The flight was not just another route operated by the Maharajah. The Air India Dreamliner became the first commercial service in seven decades to use Saudi Arabian airspace to operate flights into Israel — a country that Riyadh does not officially recognise (Israeli airline El Al does not have this access for its Mumbai flights).

The only previous instance in recent past of a flight using Saudi airspace to travel to Israel was in May last year, when United States President Donald Trump’s ‘Air Force One’ became the first ‘direct flight’ between the two countries even though it was a presidential one (however, reports of clandestine governmental flights have often appeared in the media).

So, why was it that India got the honours to break this long-standing impasse in a fraught West Asia (Middle East), and what does it mean for a region going through significant upheavals?

The crux of the matter is that despite the Saudis not recognising Israel and fundamentally being opposed to the very idea of a Jewish state in the region, backdoor diplomacy between the seat of Sunni Islam and the Jewish state has been a whispered feature of their largely non-existent relationship.  However, this odd pairing has one binding factor, a common worry over the rise of a powerful Shiite Iran. The clandestine understandings peppered between Israel and Saudi go back to the Arab-Israeli peace conference of 1991, held in Madrid, Spain.

It was the first time all relevant parties of the conflict engaged in a wholesome manner and while the conference itself did not lead to the success of multilateral talks that came after, secret negotiations between Israel and Palestine and Israel and Jordan proved to be controlled ice-breakers of sorts between the Arab world and Tel Aviv, a part of which was the eventual backdoor exchanges between Saudi and Israel.

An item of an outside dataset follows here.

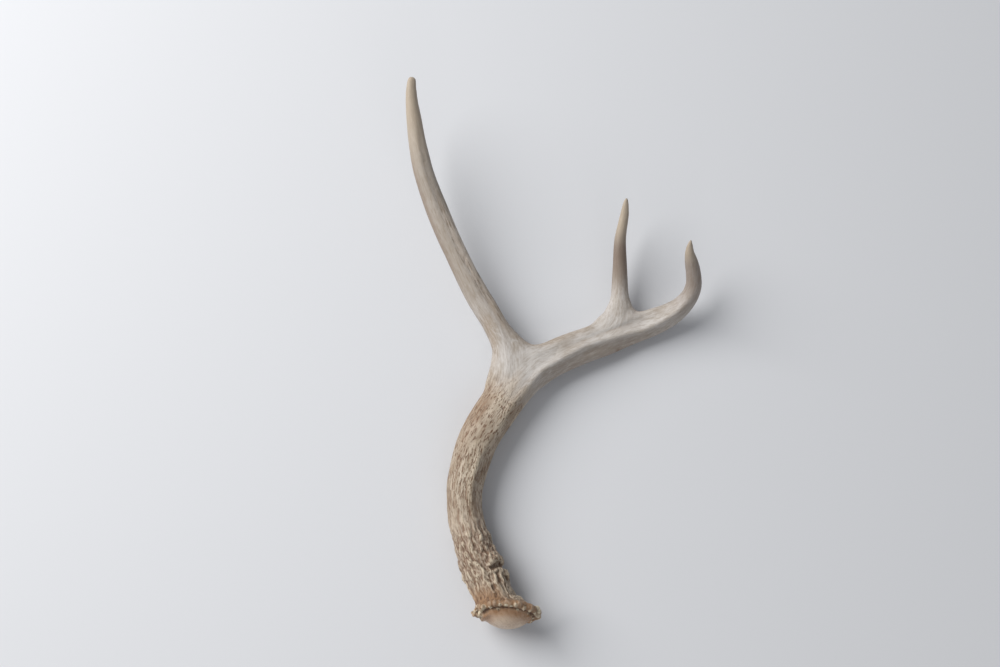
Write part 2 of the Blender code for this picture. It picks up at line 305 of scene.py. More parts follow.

The route taken by AI 139 from Delhi to Tel Aviv was a geographical crash-course on the dynamics of West Asia itself. The aircraft, technically, could have used the airspace of Pakistan and Afghanistan for the journey. However, since neither Islamabad nor Kabul have diplomatic relations with Israel, the aircraft flew south to Mumbai, turning westwards towards the Arabian Sea approaching the coast of Oman, which is often seen as the ‘Switzerland of the Middle East’ and, in fact, thrives on being part of such breakthroughs in the region, before entering Saudi Arabia.

The routing is not just geopolitically but ethnographically important as well, considering it’s a possibility Israeli thinking from living amidst hostile environment does not allow the locals to take this Indian connection, fearing a situational crisis in an event of an emergency landing on Saudi soil.

However, an important aspect to why Saudi allowed India to operate this flight is the fact that it’s part of a larger opening up of the Kingdom under the upcoming succession to the throne of the Saudi crown prince Mohammed bin Salman Al Saud, who has launched a whole gambit of changes once thought impossible in the highly conservative country.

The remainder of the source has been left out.